In contrast, Pasquale’s manager Michael Vine says that, as far as he is concerned, “a new gag is only a gag you haven’t heard before”. With regard to “what are you doing in my garden?”, he says he “associates the line with the public domain”, and that it seems to suit Pasquale’s bumbling innocent persona perfectly. It is true that when Pasquale and Redmond both tell the joke the image conjured up is quite different. On seeing Redmond in your garden you would think: “Wow! A tired Jesse James is in my garden. Why?” On seeing Pasquale, you would think: “Hey! There’s Joe Pasquale from Thames TV’s He’s Pasquale, I’m Walsh. And he’s in my garden! Whatever can he want?” As for Pasquale himself, he has an innocent explanation for how “what are you doing in my garden?” found its way into his act. In 1993, he was playing Silly Billy in Jack and the Beanstalk in pantomime. Phil Nice, the former double-act partner of playwright Arthur Smith, was the pantomime dame. On discovering Silly Billy planting beans alone on stage, Nice would shout: “Hey you! What are you doing in my garden?” The following year, Pasquale had the idea to use this line of dialogue as an actual gag in his Blackpool summer-season stand-up set. Coincidentally, the sound technician told him it was his favourite joke, and he had been entertaining his mates in the pub with it for years already, although even he didn’t know where it had come from. And, after a day on the phone, vainly chasing the flickering spark of the creative imagination, I, too, was none the wiser, and what has become perhaps one of the most compelling mysteries of the 20th century must remain unsolved.

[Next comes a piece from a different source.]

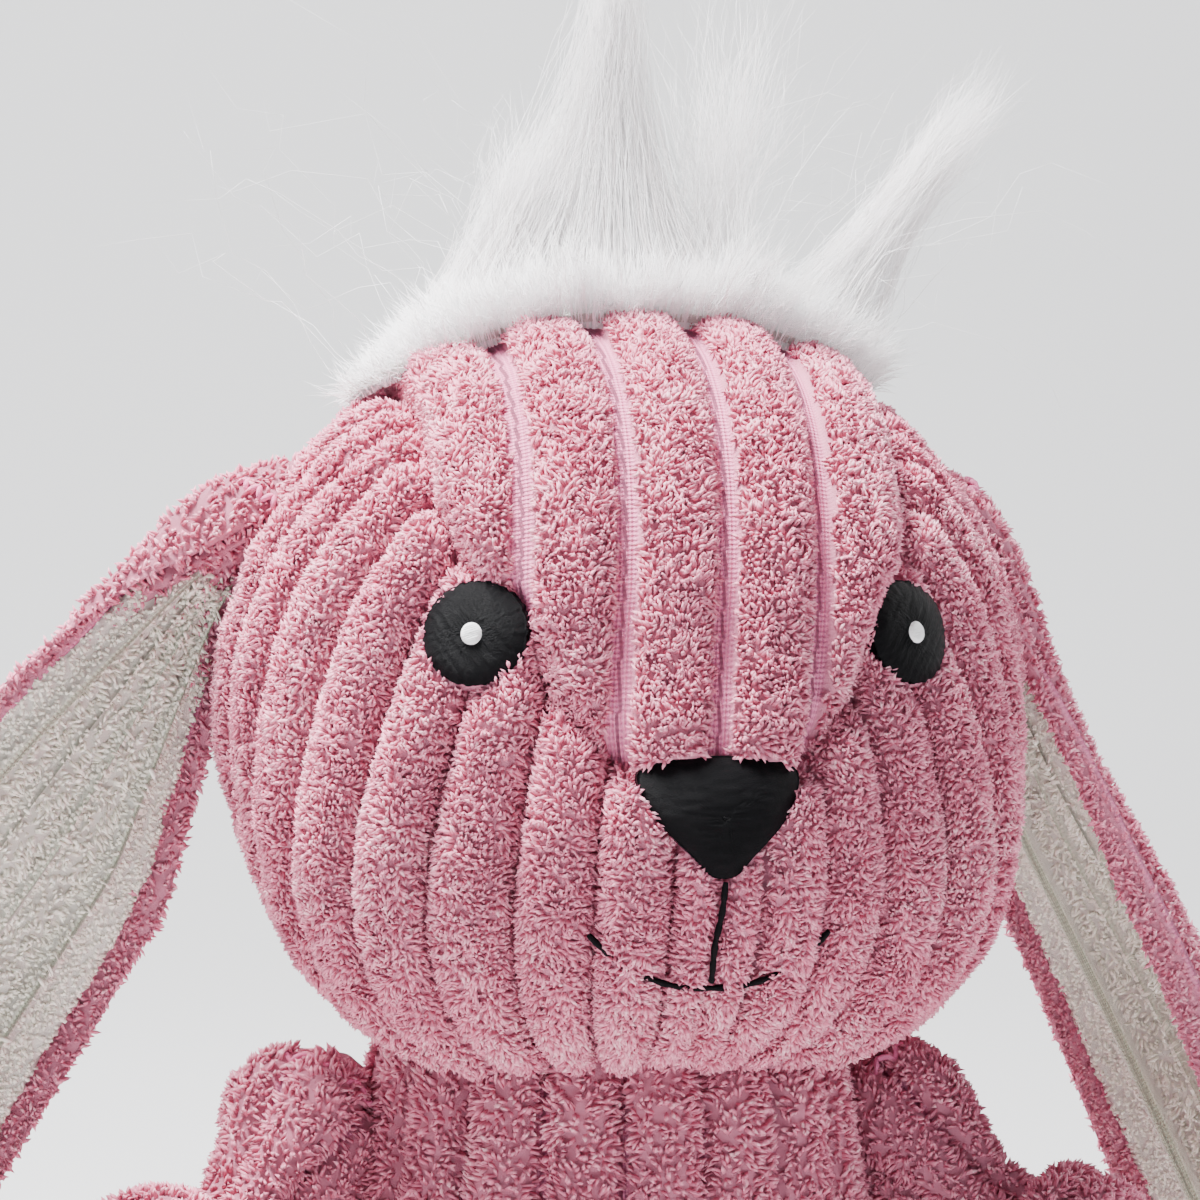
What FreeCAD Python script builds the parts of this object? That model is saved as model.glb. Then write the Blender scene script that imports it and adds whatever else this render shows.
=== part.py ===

For me, hearing “what are you doing in my garden?” for the first time opened up a vast world of potential comic possibility, of things that could be funny without really relating to anything, bypassing logic and satire, and crudity or stereotyping, and kitschy cultural references. Even Vine is moved to admit: “It’s just one of those lines, so simplistic. You think, ‘Why couldn’t I have thought of that?'” Indeed.
And so, to any young comedians reading this, a warning. If you are sitting at your window at night, trying to find a better word than “kitchen”, and you see a figure in the garden, do not allow them to look at what you are writing. Just tap the window and say: “Hey you…”.